I came across a blog post that discusses how different cultures have different expectations about how business cards should be given/received. It is interesting to note these differences and I think it is respectful to use these different ideas when dealing with international people.
However, I think many of those differences can be used routinely in Australia, too.
For instance, in Japan it is considered rude to give a card with one hand – they pass it over with both hands and presented in a way that the other person can read the card as it is given; the other person then carefully takes the card, reads it and gently places it in a pocket. Ok, giving a card in two hands and bowing may raise some eyebrows between two Aussies, but but why not show respect and read someone’s card as they hand it to you? Why not make sure your card is the right way up when you pass it to someone? And I think etiquette in any language is to place the card carefully somewhere once you have it – don’t shove it in somewhere or screw it up/fold it/whatever.

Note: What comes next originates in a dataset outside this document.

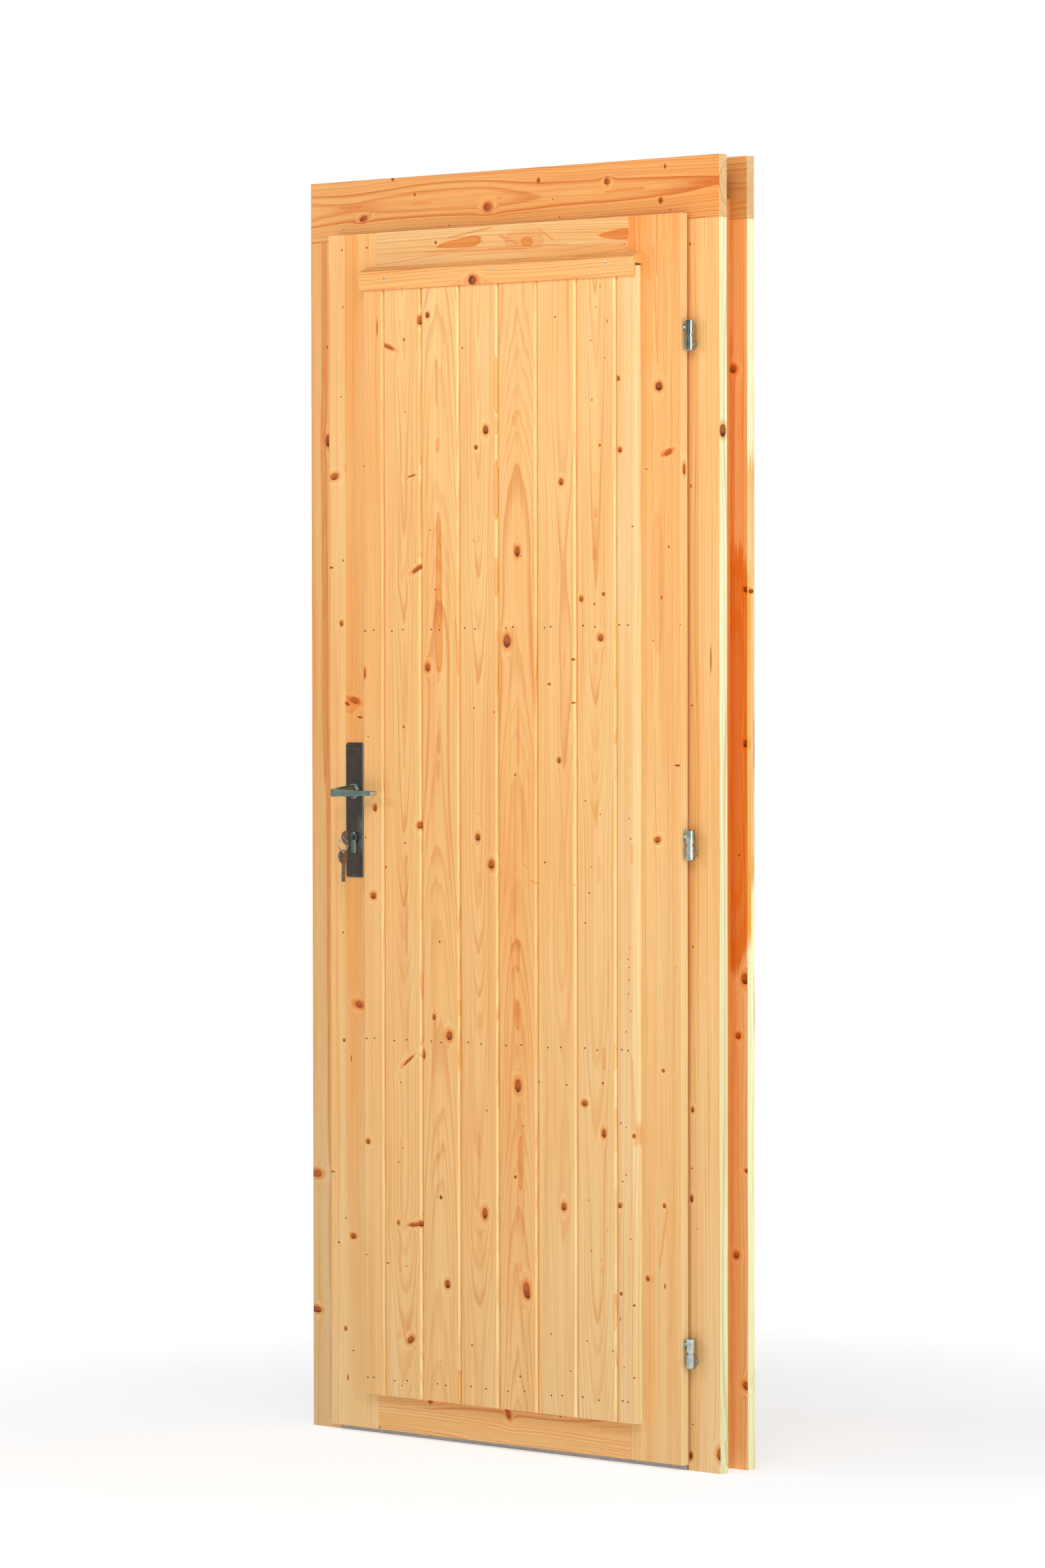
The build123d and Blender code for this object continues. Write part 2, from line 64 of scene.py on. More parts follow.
# Helpers for materials

def fill(made, sockets):
    """Fills a node's sockets with values or with other nodes' outputs."""
    for socket, value in sockets.items():
        if isinstance(value, bpy.types.NodeSocket):
            made.id_data.links.new(value, made.inputs[socket])
        else:
            made.inputs[socket].default_value = value


def put(kind, sockets, tree=None, **settings):
    """Adds a node to a tree, sets its options and fills its sockets. The tree is the one whose outputs feed
    the node, and is given only where none do."""
    feeds = [value for value in sockets.values() if isinstance(value, bpy.types.NodeSocket)]
    tree = tree or feeds[0].id_data
    made = tree.nodes.new("ShaderNode" + kind)
    for name, value in settings.items():
        setattr(made, name, value)
    fill(made, sockets)
    return made


def maths(operation, *values):
    return put("Math", dict(enumerate(values)), operation=operation).outputs[0]


def times(first, second):
    return maths("MULTIPLY", first, second)


def plus(first, second):
    return maths("ADD", first, second)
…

I also thought it interesting to note that a multi-lingual card (or different cards in various languages) is almost a must in some cultures. Personally, I only deal with English speaking cultures (because there’s no way I could write professionally in another language!) so an English card is sufficient, but I see the value in using another language on the reverse of my card if I was to frequently deal with people in that culture. It shows respect but also makes it easier for them to understand who I am and how I can help them.
Do you have separate cards or techniques for dealing with international business dealings?
Happy writing!
I have just been reading part of the Small Business Diva blog where she wrote about networking, and her 6th point reminded me of a networking breakfast I attended a month or so ago.
Donna-Marie wrote ” When at networking events, don’t try to talk to everyone there and shove as many business cards as possible into everyone’s hands nor push your products/services on people. ” And I couldn’t agree more. Networking is about building relationships, not getting your name in front of the maximum number of people.
At the breakfast I attended, I happened to sit next to a man who didn’t tell me his name or show much interest in talking to me (his choice, and it doesn’t bother me!) However, as he stood up to leave he handed a business card to everyone within reach, said good-bye and left. He still didn’t say his name or use mine (I had introduced myself).
The end result? I left his card on the table and he gained nothing from handing it to me.
Compare that to others I have met at networking events where we have swapped cards and later exchanged emails and possibly helped each other in some way, even if we never used each others’ services.
So don’t go to networking events with the aim to hand out heaps of cards; reserve your cards for the people you click with or who specifically ask for a card or information about your services.
Walking out of a networking event with two or three, or even one, good contact is a great feeling – and a successful event.